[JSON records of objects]
======

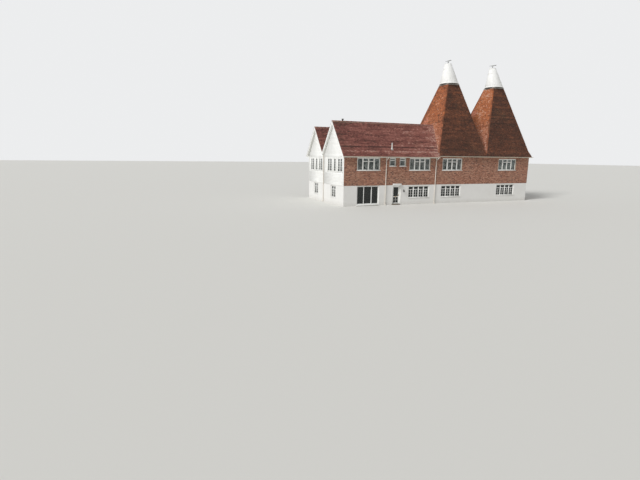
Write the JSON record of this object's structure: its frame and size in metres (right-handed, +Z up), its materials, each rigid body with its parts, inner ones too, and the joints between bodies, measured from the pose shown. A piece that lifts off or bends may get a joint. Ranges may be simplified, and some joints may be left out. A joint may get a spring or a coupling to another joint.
{
  "type": "oast house",
  "caption": "Oast house with joined brick and boarded ranges, steep tiled square kilns under leaning white cowls that turn with the wind, a front door and a sliding patio door.",
  "frame": {"origin": "on the ground, under the middle of the building's bounding box", "axes": "+X along the front towards the kilns, +Y from the front to the rear, +Z up"},
  "size_m": [24.38, 11.22, 15.62],
  "materials": {
    "concrete_floor": "matte",
    "timber_floor": "satin",
    "white_painted_masonry": "matte",
    "red_brown_brick": "matte",
    "white_boarding": "satin",
    "inner_masonry": "matte",
    "range_roof_tiles": "matte",
    "kiln_roof_tiles": "matte",
    "cowl_ironwork": "matte",
    "white_cowl_boards": "satin",
    "dark_vane_paint": "satin",
    "white_joinery": "satin",
    "window_glass": "gloss",
    "cream_rainwater_pipes": "satin",
    "white_vent_pipe": "matte",
    "black_lantern": "satin"
  },
  "bodies": {
    "building": {"ground_floor": "concrete_floor", "first_floor": "timber_floor", "valley_beam": "timber_floor", "front_wall_left": "white_painted_masonry", "front_wall_middle": "white_painted_masonry", "front_wall_right": "white_painted_masonry", "kiln_front_wall_lower": "white_painted_masonry", "west_wall_lower": "white_painted_masonry", "rear_wall_lower": "white_painted_masonry", "east_wall_lower": "white_painted_masonry", "kiln_east_wall_lower": "white_painted_masonry", "kiln_rear_wall_lower": "white_painted_masonry", "front_wall_upper": "red_brown_brick", "kiln_front_wall_upper": "red_brown_brick", "west_gable_front": "white_boarding", "west_gable_rear": "white_boarding", "rear_wall_upper": "red_brown_brick", "east_gable": "white_boarding", "kiln_east_wall_upper": "red_brown_brick", "kiln_rear_wall_upper": "red_brown_brick", "kiln_inner_walls": "inner_masonry", "front_roof_south": "range_roof_tiles", "front_roof_north": "range_roof_tiles", "rear_roof_south": "range_roof_tiles", "rear_roof_north": "range_roof_tiles", "kiln_1_roof_front_rear": "kiln_roof_tiles", "kiln_1_roof_sides": "kiln_roof_tiles", "kiln_2_roof_front_rear": "kiln_roof_tiles", "kiln_2_roof_sides": "kiln_roof_tiles", "cowl_bearings": "cowl_ironwork", "window_frames": "white_joinery", "window_glass": "window_glass", "front_door_frame": "white_joinery", "patio_door_frame": "white_joinery", "gutters": "cream_rainwater_pipes", "downpipes": "cream_rainwater_pipes", "bargeboards": "white_joinery", "vent_pipe": "white_vent_pipe", "wall_lantern": "black_lantern"},
    "front_door_leaf": {"front_door": "white_joinery", "front_door_glass": "window_glass"},
    "patio_slider": {"patio_sliding_door": "white_joinery", "patio_sliding_glass": "window_glass"},
    "first_cowl": {"cowl_1": "white_cowl_boards", "vane_1": "dark_vane_paint"},
    "second_cowl": {"cowl_2": "white_cowl_boards", "vane_2": "dark_vane_paint"}
  },
  "joints": [
    {"name": "front_door_hinge", "type": "hinge", "parent": "building", "child": "front_door_leaf", "pos_m": [-6.3165, -4.958, 1.03], "axis": [0, 0, 1], "range_deg": [0, 90]},
    {"name": "patio_door_slide", "type": "slide", "parent": "building", "child": "patio_slider", "axis": [-1, 0, 0], "range_m": [0, 0.75]},
    {"name": "first_cowl_turn", "type": "hinge", "parent": "building", "child": "first_cowl", "pos_m": [2.26, -1.95, 13.06], "axis": [0, 0, 1], "continuous": true},
    {"name": "second_cowl_turn", "type": "hinge", "parent": "building", "child": "second_cowl", "pos_m": [8.66, -1.95, 13.06], "axis": [0, 0, 1], "continuous": true}
  ]
}
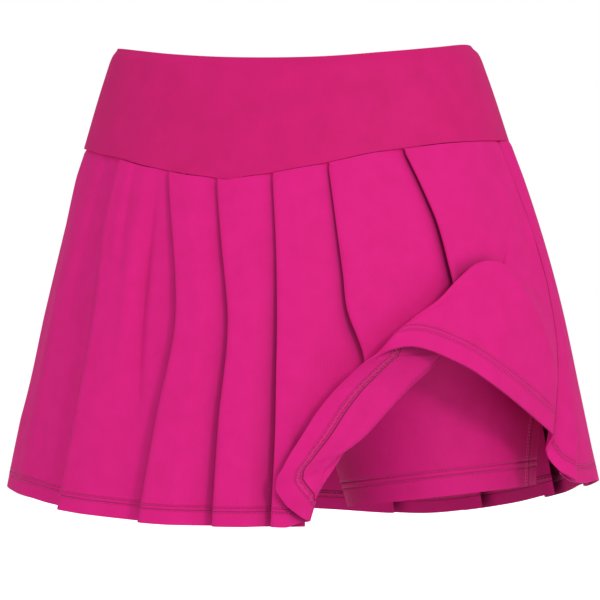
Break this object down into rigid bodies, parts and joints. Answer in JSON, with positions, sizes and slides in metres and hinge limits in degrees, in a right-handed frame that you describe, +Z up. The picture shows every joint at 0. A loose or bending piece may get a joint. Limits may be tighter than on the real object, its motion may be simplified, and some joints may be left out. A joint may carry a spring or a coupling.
{
  "type": "pleated skort",
  "caption": "Knife-pleated sports skort with a wide V-edged waistband, inner shorts and one front hem lifted to show them.",
  "frame": {"origin": "centre of the waist opening, level with the waistband's top edge at the sides", "axes": "+Z up, the front faces -Y, +X towards the wearer's left"},
  "size_m": [0.4386, 0.3543, 0.346],
  "materials": {
    "skirt_cloth": "matt magenta polyester interlock knit",
    "waistband_cloth": "matt deep magenta double interlock knit",
    "shorts_cloth": "matt magenta stretch interlock knit"
  },
  "bodies": {
    "root": {"waistband": "waistband_cloth", "skirt_front": "skirt_cloth", "skirt_back": "skirt_cloth", "shorts_left_front": "shorts_cloth", "shorts_left_back": "shorts_cloth", "shorts_right_front": "shorts_cloth", "shorts_right_back": "shorts_cloth"}
  },
  "joints": []
}
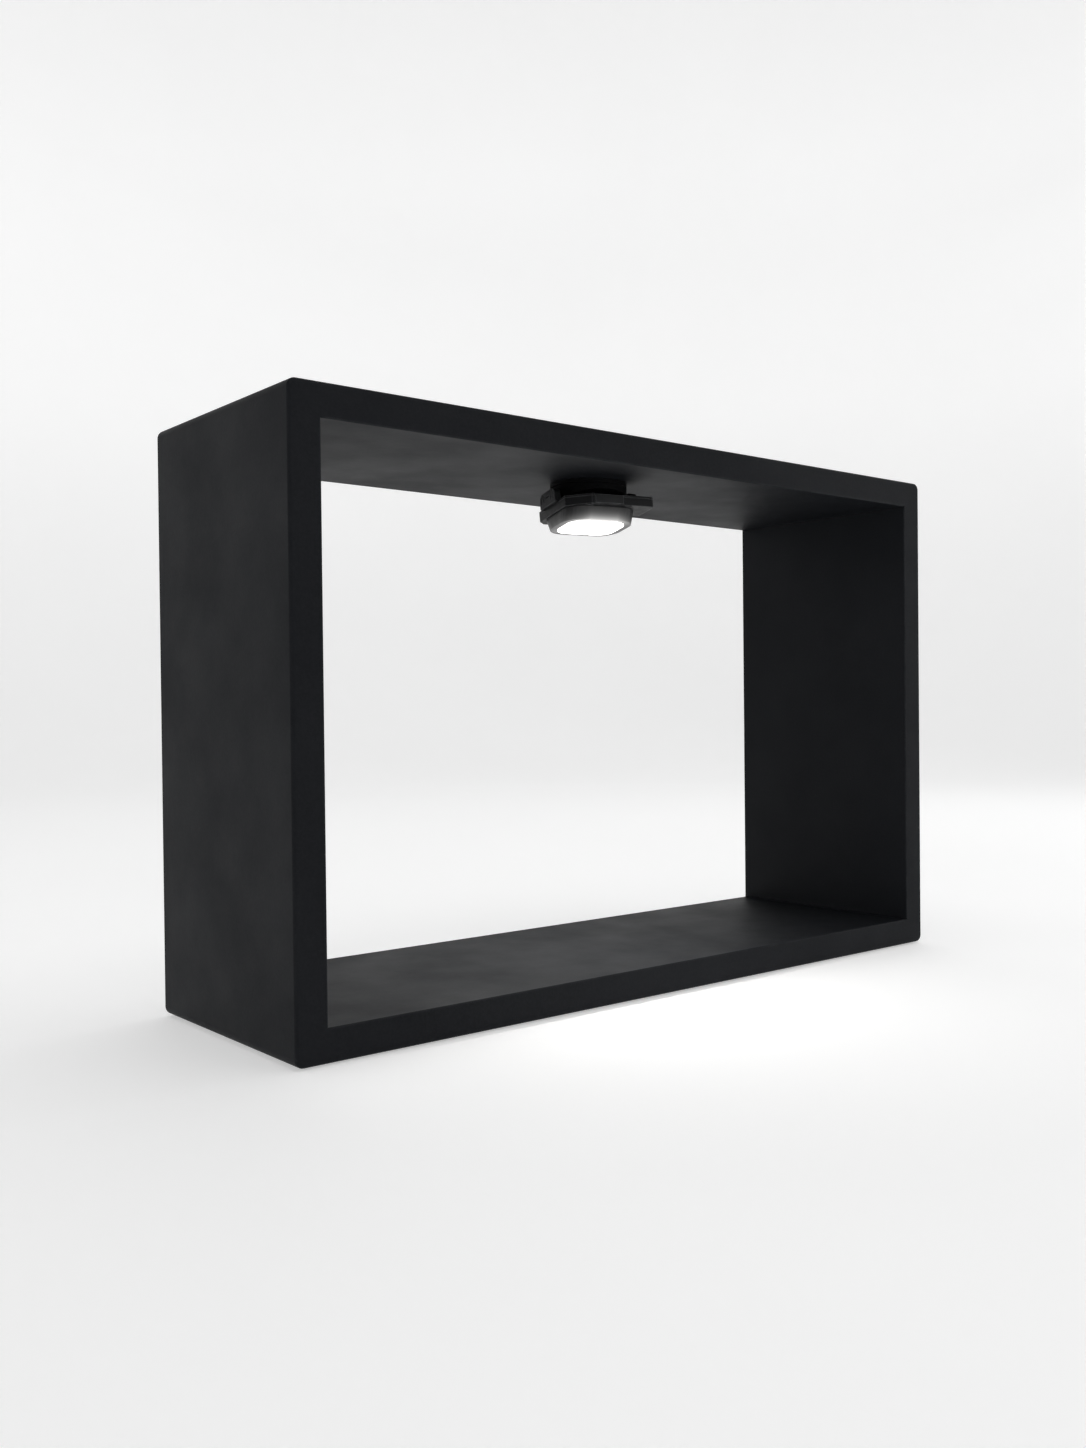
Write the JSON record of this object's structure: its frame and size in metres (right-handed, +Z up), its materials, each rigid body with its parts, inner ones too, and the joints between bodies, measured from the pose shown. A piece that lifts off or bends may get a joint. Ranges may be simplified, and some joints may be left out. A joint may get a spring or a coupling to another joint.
{
  "type": "lit display frame",
  "caption": "Open rectangular frame on rubber feet for showing a scale model, with a small swivelling and tilting battery lamp under its top board.",
  "frame": {"origin": "on the surface the feet stand on, under the middle of the frame", "axes": "+X along the frame from left to right, +Y from the front to the back, +Z up"},
  "size_m": [0.43, 0.13, 0.2808],
  "materials": {
    "painted_board": "matte black paint on fibreboard",
    "dowel_beech": "raw, fluted and glued",
    "foot_rubber": "matte",
    "lamp_casing": "fine moulded texture",
    "lamp_bezel": "satin",
    "button_plastic": "satin",
    "screw_steel": "zinc plated",
    "black_screw": "blackened steel",
    "insert_brass": "plain",
    "washer_steel": "spring temper",
    "glide_nylon": "smooth",
    "tilt_rubber": "matte",
    "gasket_foam": "closed-cell foam",
    "lens_opal": "opal, lit",
    "tray_white": "satin",
    "circuit_board": "white solder mask",
    "led_phosphor": "lit",
    "chip_black": "satin",
    "cell_foil": "pouch foil",
    "lead_red": "insulated wire",
    "socket_shell": "plated",
    "switch_case": "plated"
  },
  "bodies": {
    "frame": {"top_board": "painted_board", "bottom_board": "painted_board", "left_board": "painted_board", "right_board": "painted_board", "top_left_dowels": "dowel_beech", "top_right_dowels": "dowel_beech", "bottom_left_dowels": "dowel_beech", "bottom_right_dowels": "dowel_beech", "front_left_foot": "foot_rubber", "front_right_foot": "foot_rubber", "rear_left_foot": "foot_rubber", "rear_right_foot": "foot_rubber", "mount_plate": "lamp_casing", "mount_screws": "screw_steel", "pivot_insert": "insert_brass", "pivot_bolt": "screw_steel", "wave_washer": "washer_steel", "glide_washer": "glide_nylon"},
    "swivel": {"swivel_base": "lamp_casing", "left_tilt_pin": "screw_steel", "right_tilt_pin": "screw_steel", "left_tilt_washer": "tilt_rubber", "right_tilt_washer": "tilt_rubber"},
    "lamp_head": {"back_shell": "lamp_casing", "head_frame": "lamp_casing", "lens_bezel": "lamp_bezel", "lens_gasket": "gasket_foam", "diffuser": "lens_opal", "reflector_tray": "tray_white", "led_board": "circuit_board", "led_chips": "led_phosphor", "driver_chips": "chip_black", "battery": "cell_foil", "battery_leads": "lead_red", "usb_socket": "socket_shell", "tact_switch": "switch_case", "head_screws": "black_screw"},
    "button": {"power_button": "button_plastic", "switch_plunger": "chip_black"}
  },
  "joints": [
    {"name": "lamp_pan", "type": "hinge", "parent": "frame", "child": "swivel", "pos_m": [-0.006, -0.01, 0.2658], "axis": [0, 0, 1], "continuous": true},
    {"name": "head_tilt", "type": "hinge", "parent": "swivel", "child": "lamp_head", "pos_m": [-0.006, -0.01, 0.258], "axis": [0.9703, -0.2419, 0], "range_deg": [-10, 26]},
    {"name": "power_button_press", "type": "slide", "parent": "lamp_head", "child": "button", "axis": [0.2396, 0.9609, -0.1392], "range_m": [0, 0.0008], "stiffness_N_per_m": 1500, "springref_m": -0.0003}
  ]
}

======

SET PROBLEM — Look over the records above and copy each line that includes the string "hinge".

OUTPUT OF THE EXERCISE —
    {"name": "front_door_hinge", "type": "hinge", "parent": "building", "child": "front_door_leaf", "pos_m": [-6.3165, -4.958, 1.03], "axis": [0, 0, 1], "range_deg": [0, 90]},
    {"name": "first_cowl_turn", "type": "hinge", "parent": "building", "child": "first_cowl", "pos_m": [2.26, -1.95, 13.06], "axis": [0, 0, 1], "continuous": true},
    {"name": "second_cowl_turn", "type": "hinge", "parent": "building", "child": "second_cowl", "pos_m": [8.66, -1.95, 13.06], "axis": [0, 0, 1], "continuous": true}
Break this object down into rigid bodies, parts and joints. Answer in JSON, with positions, sizes and slides in metres and hinge limits in degrees, in a right-handed frame that you describe, +Z up. The picture shows every joint at 0. A loose or bending piece may get a joint. Limits may be tighter than on the real object, its motion may be simplified, and some joints may be left out. A joint may carry a spring or a coupling.
    {"name": "lamp_pan", "type": "hinge", "parent": "frame", "child": "swivel", "pos_m": [-0.006, -0.01, 0.2658], "axis": [0, 0, 1], "continuous": true},
    {"name": "head_tilt", "type": "hinge", "parent": "swivel", "child": "lamp_head", "pos_m": [-0.006, -0.01, 0.258], "axis": [0.9703, -0.2419, 0], "range_deg": [-10, 26]},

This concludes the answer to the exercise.